Demand for Long Distance Travel - A Fast Increasing but Scarcely Documented Travel Activity. Illustrated by Danish Travel Behaviour and Compared with the Few Other Analyses

Demand for Long Distance Travel - A Fast Increasing but Scarcely Documented Travel Activity. Illustrated by Danish Travel Behaviour and Compared with the Few Other Analyses


Linda Christensen, DTU Transport


Long distance travel is one of the fastest increasing travel activities with a very high impact on the climate. Nevertheless the demand is scarcely documented and policies to reduce the increase in demand are seldom addressed


Continued growth of car transport, rapid expansion of air travel, and increased freight transport makes transport the fastest growing significant source of greenhouse gas emissions worldwide. The contribution from the daily travel to the greenhouse gas emission as well as the structure and development in demand are well documented. The contribution to the emissions and the structure and development in demand from long distance travel is at the other hand scarcely documented. The current paper shows that the CO2 emission from passenger transport is increased by 42% when adding international travel to the domestic travel.

Literature about long distance mobility and travel is scarce and most of the European wide literature is methodological as in the case of the two European Union’s projects MEST and Kite. The most important cross-country database is Dateline collected by Eurostat in 2001/02 covering Switzerland and 15 member states. According to Dateline the Europeans make 0.5-1 journey longer than 400 km and more than 50% of these goes by air (Kuhnimhof, Collet, Armoogum, & Madre, 2009). Eurostat will regularly publish results from the tourism survey ‘Holiday and business travel survey’ but the published material is not including distances and the first broad EU-28 publication report is for 2012.

A few national analyses of the development in long distance travel based on surveys conducted as a part of the NTS exists but they are typically only documented in national reports, e.g. (Denstadli & Rideng, 2012; Frick & Grimm, 2014; Vågane, Brechan, & Hjorthol, 2011) or as more fragmented results (Frändberg & Vilhelmson, 2011). Only British long distance travel is well documented in journals but it only covers domestic travel (Dargay & Clark, 2012). The conclusions of these studies about long distance travel demand are quite diversified which might very well stem from differences in in study area, definition of long distance travel and available data.

The purpose of the suggested paper is to present an overview of long distance travel by Danes as presented in the forthcoming report (Christensen & Knudsen, 2014). The paper will relate the results for Denmark to available literature form other European countries and discuss the different conclusions reached in the studies.

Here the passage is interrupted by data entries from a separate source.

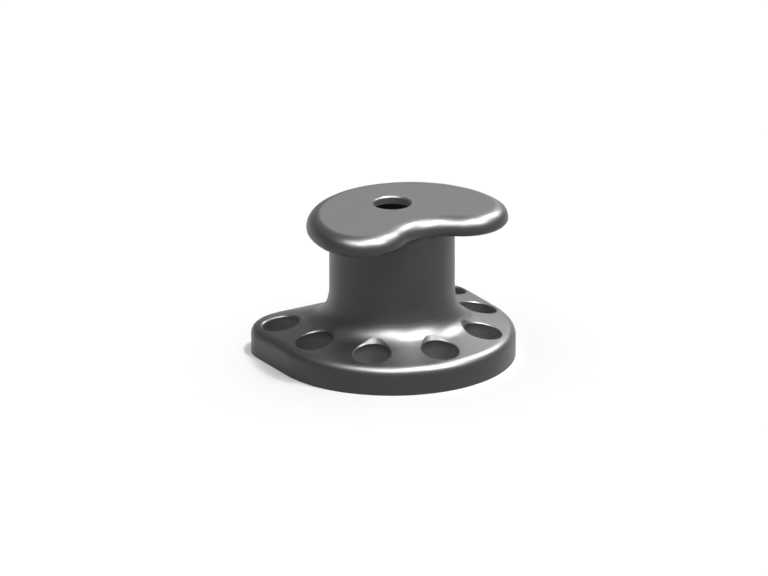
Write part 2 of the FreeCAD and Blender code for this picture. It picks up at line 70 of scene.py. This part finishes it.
def add_node(
    tree: bpy.types.NodeTree,
    kind: str,
    settings: dict[str, Any] | None = None,
    inputs: dict[str | int, Any] | None = None,
) -> bpy.types.Node:
    """Add one node with its settings, and set or link its inputs.

    Args:
        tree: The tree that gets the node.
        kind: Blender's name for the kind of node.
        settings: Attributes of the node itself.
        inputs: For each input's name or number, a value or the output socket that feeds it.

    Returns:
        The new node.
    """
    node = tree.nodes.new(kind)
    for name, value in (settings or {}).items():
        setattr(node, name, value)
    for name, value in (inputs or {}).items():
        socket = node.inputs[name]
        if isinstance(value, bpy.types.NodeSocket):
            tree.links.new(value, socket)
        else:
            socket.default_value = value
    return node


def new_material(name: str) -> tuple[bpy.types.Material, bpy.types.NodeTree]:
    """Start a material with an empty tree.

    Args:
        name: The real material and how its surface was made.

    Returns:
        The material and its tree.
    """
    material = bpy.data.materials.new(name)
    material.use_nodes = True
    material.node_tree.nodes.clear()
    return material, material.node_tree


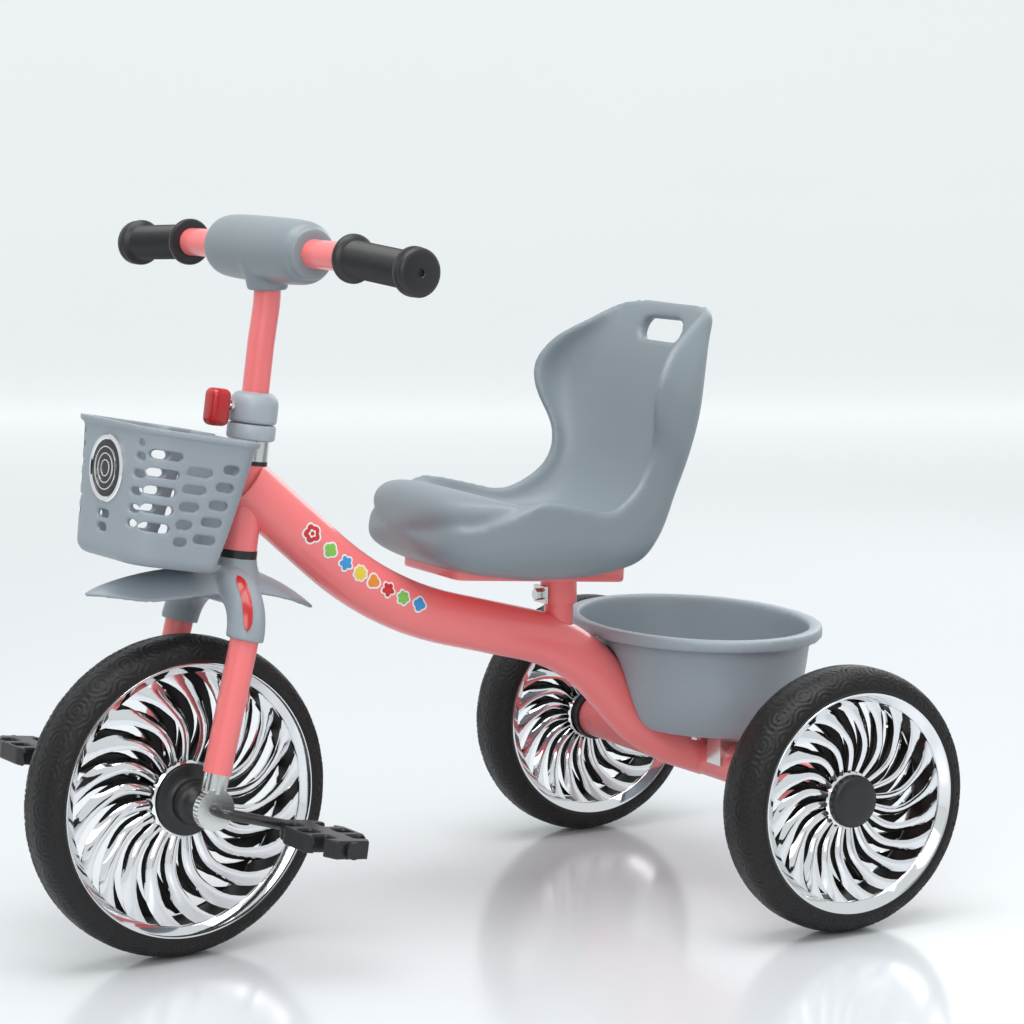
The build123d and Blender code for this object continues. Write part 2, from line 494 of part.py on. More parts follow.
def make_handlebar():
    """Stem, cross tube, two-piece cover over the joint, and ribbed grips."""
    foot = AXIS_ORIGIN + AXIS_DIRECTION * 45
    bend = AXIS_ORIGIN + AXIS_DIRECTION * 172
    points = [tuple(foot), tuple(bend), (404.2, 0, 502), (BAR_X, 0, BAR_Z)]
    stem = tube(points, (70, 90), STEM_RADIUS, STEM_RADIUS - 1.6)
    bar_frame = Plane(origin=(BAR_X, 0, BAR_Z), x_dir=(1, 0, 0), z_dir=(0, 1, 0))
    bar = bar_frame * Cylinder(TUBE_RADIUS, 2 * BAR_HALF, align=BOTH)
    NODES["stem"] = stem - bar
    NODES["handlebar_tube"] = bar - bar_frame * Cylinder(TUBE_RADIUS - 1.5, 2 * BAR_HALF + 2, align=BOTH)
    centre = Vector(BAR_X, 0, BAR_Z)
    outside = [(17, COVER_HALF), (20, COVER_HALF - 4), (21, COVER_HALF - 14), (26, 40), (28, 0)]
    inside = [(16, COVER_HALF - 4), (23, 38), (25, 0)]
    profile = [(0, COVER_HALF)] + outside + [(r, -w) for r, w in reversed(outside[:-1])]
    profile.append((0, -COVER_HALF))
    hollow = [(0, COVER_HALF - 4)] + inside + [(r, -w) for r, w in reversed(inside[:-1])]
    hollow.append((0, 4 - COVER_HALF))
    neck_length = 23
    neck = Pos(BAR_X + 1, 0, BAR_Z - neck_length) * Cone(15, 24, neck_length, align=UP)
    shell = turned(profile, centre) + neck
    shell -= turned(hollow, centre) + bar_frame * Cylinder(TUBE_RADIUS + SNUG_GAP, 300, align=BOTH)
    shell -= Pos(BAR_X + 1, 0, BAR_Z - 40) * Cylinder(STEM_RADIUS + 1.2, 60, align=UP)
    for name, side in (("front", 1), ("back", -1)):
        half_space = Pos(BAR_X + side * 50.1, 0, BAR_Z) * Box(100, 400, 200)
        NODES["handlebar_cover_" + name] = largest(shell & half_space)
    low, high, bore = GRIP_INNER_Y, GRIP_OUTER_Y, TUBE_RADIUS + SNUG_GAP
    grip = [(bore, low - 3), (15, low - 3), (17, low - 1), (17, low + 3), (14, low + 5), (14, high - 13),
            (17, high - 11), (17, high - 7.5), (15.5, high - 6.5), (17, high - 5.5), (17, high - 2),
            (14, high), (0, high), (0, BAR_HALF + 0.3), (bore, BAR_HALF + 0.3)]
    for name, side in (("left", 1), ("right", -1)):
        NODES["grip_" + name] = turned([(r, side * w) for r, w in grip], centre)


# Front basket ---------------------------------------------------------------------------
def basket_layer(back, front, side, height, radius):
    return Plane(origin=((back + front) / 2, 0, height)) * RectangleRounded(front - back, 2 * side, radius)


def make_basket():
    """A moulded open basket with rows of slots, and a round badge on its front."""
    length, half, depth, wall = BASKET_LENGTH, BASKET_HALF_WIDTH, BASKET_DEPTH, BASKET_WALL
    outer = loft([basket_layer(12, length - 9, half - 13, -depth, 18),
                  basket_layer(1, length - 1, half - 1, 0, 22)])
    inner = loft([basket_layer(12 + wall, length - 9 - wall, half - 13 - wall, -depth + wall, 16),
                  basket_layer(1 + wall, length - 1 - wall, half - 1 - wall, 0.01, 20)])
    lip = extrude(basket_layer(0, length + 2, half + 2, 0, 24), -3)
    basket = outer + lip - inner
    slot_height = 5.4
    for height in (-24, -36, -48, -60, -72):
        for x, width in ((28, 14), (47, 17), (68, 16)):
            side_slot = extrude(SlotOverall(width, slot_height), 100, both=True)
            basket -= Pos(x, 0, height) * Rotation(90, 0, 0) * side_slot
        for y in (-40, 40):
            front_slot = extrude(SlotOverall(12, slot_height), 100)
            basket -= Pos(60, y, height) * Rotation(0, 90, 0) * Rotation(0, 0, 90) * front_slot
    bracket_slot = Pos(0, 0, -16) * Box(20, 35, 3.4)
    basket -= bracket_slot
    place = tilted(BASKET_REAR_X, BASKET_REAR_Z, BASKET_TILT)
    NODES["front_basket"] = place * basket
    face_lean = math.radians(4.9)
    badge_frame = Plane(origin=(length - 4.5, 0, -34), x_dir=(0, 1, 0),
                        z_dir=(math.cos(face_lean), 0, -math.sin(face_lean)))
    NODES["basket_badge"] = place * (badge_frame * Cylinder(25, 2.4, align=UP) - outer)


def export(parts):
    """Turn the front end to its rest angle, centre the tricycle, and write every node."""
    steered = ("fork", "front", "basket", "collar", "stem", "clamp", "handlebar", "grip", "crank", "pedal")
    for name in parts:
        if name.startswith(steered):
            parts[name] = parts[name].rotate(STEERING_AXIS, REST_STEER)
    box = Compound(children=[Compound(shape.solids()) for shape in parts.values()]).bounding_box()
    middle = (box.min.X + box.max.X) / 2
    os.makedirs("parts", exist_ok=True)
    for name, shape in parts.items():
        solids = shape.solids()
        whole = Compound(solids) if len(solids) > 1 else solids[0]
        export_step(whole.moved(Location((-middle, 0, 0))), "parts/%s.step" % name)


make_frame()
make_seat_post()
make_headset()
make_seat()
make_seat_mounting()
make_basin()
make_rear_wheel("rear_left", 1)
make_rear_wheel("rear_right", -1)
make_front_wheel()
make_pedals()
make_fork()
make_fender()
make_collar()
make_basket_bracket()
make_handlebar()
make_basket()
export(NODES)
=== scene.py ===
import bmesh
import bpy
import json
import math
from mathutils import Matrix, Vector


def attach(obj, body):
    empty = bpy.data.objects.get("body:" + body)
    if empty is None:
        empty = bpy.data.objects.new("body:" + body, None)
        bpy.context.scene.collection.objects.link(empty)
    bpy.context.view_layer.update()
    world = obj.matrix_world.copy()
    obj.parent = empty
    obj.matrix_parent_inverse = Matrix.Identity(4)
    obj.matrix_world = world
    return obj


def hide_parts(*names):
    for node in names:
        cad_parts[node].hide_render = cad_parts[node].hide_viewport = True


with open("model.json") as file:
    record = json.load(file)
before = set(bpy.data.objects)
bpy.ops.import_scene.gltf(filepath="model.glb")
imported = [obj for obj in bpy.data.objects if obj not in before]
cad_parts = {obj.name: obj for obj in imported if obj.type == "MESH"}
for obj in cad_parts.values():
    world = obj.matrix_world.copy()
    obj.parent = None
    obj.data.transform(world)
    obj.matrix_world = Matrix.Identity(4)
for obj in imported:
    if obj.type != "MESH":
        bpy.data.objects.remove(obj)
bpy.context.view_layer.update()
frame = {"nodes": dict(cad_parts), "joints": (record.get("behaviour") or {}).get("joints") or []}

# Where things are -------------------------------------------------------------------
# The tricycle is set out from the ground under the middle of the rear axle, in mm.
# Everything on the fork is made straight ahead and then turned to the rest angle.
MM = 0.001
joints = {joint["name"]: joint for joint in frame["joints"]}
REAR_AXLE_X = joints["rear_left_wheel_spin"]["pos_m"][0]
STANDING = Matrix.Translation((REAR_AXLE_X, 0, 0)) @ Matrix.Scale(MM, 4)
REST_STEER = math.radians(6)
steer_pivot = Vector(joints["steer"]["pos_m"])
steer_axis = Vector(joints["steer"]["axis"])
TURNED = (Matrix.Translation(steer_pivot) @ Matrix.Rotation(REST_STEER, 4, steer_axis)
          @ Matrix.Translation(-steer_pivot) @ STANDING)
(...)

The analyses are based mainly on two surveys and two databases. The two surveys are both retrospective surveys reporting journeys during the last 3 month, a dedicated survey conducted in 2010-11 by DTU Transport and the continuous Holiday and Business Travel Survey conducted by Statistical Denmark since 1997. The two databases are the worldwide ticket database Sabre and a national airport database which altogether show the development in air travel and fares since 2002. Combined with emission data it has been possible to calculate emissions from air travel per Danish passenger or Dane.

A few of the results are:
On average Danes had 5.5 low frequent travel activities with overnight stays per year in 2010-11. They are in average travelling 7,700 km corresponding to two yearly journeys to Rome.

Roughly, one third of the trips are international, one third are trips to domestic second homes, and one third are other domestic trips. Holiday journeys and other long duration journeys (at least 6 nights) only represent 20% of the journeys of which three-fourths are to international destinations. Half of the journeys are short duration trips of which only one third are international. However, 90% of the mileage is bound for international destinations and nearly 2/3 is related to long duration journeys. Only 5% of the mileage represents trips to second homes of which 40% is for internationally located second homes.

The number of journeys with overnight stays has increased by 2.9% p.a. and the kilometres increased by 4.2% p.a. in the seven year period from 2002/03 to 2009/10 when excluding visits to friends and relatives (for which the development is unknown due to methodological changes).

Car is the most used mode for domestic trips, representing 67% of the mileage, public transport represent 28%. For the international travel car is only used for 12% of the mileage and air travel for 83%.

The increase in long distance travel takes place for both car and air travel for which the yearly increase in mileage per capita around 6% in the seven years period from 2002/03 to 2009/10 whereas public transport is decreasing by 1.8%.

The increase in long distance travel is most important driven by increase in income with income elasticity well above 1. One of the analyses shows income elasticity around 2 and price elasticity at -0.35-0.40 for air travel.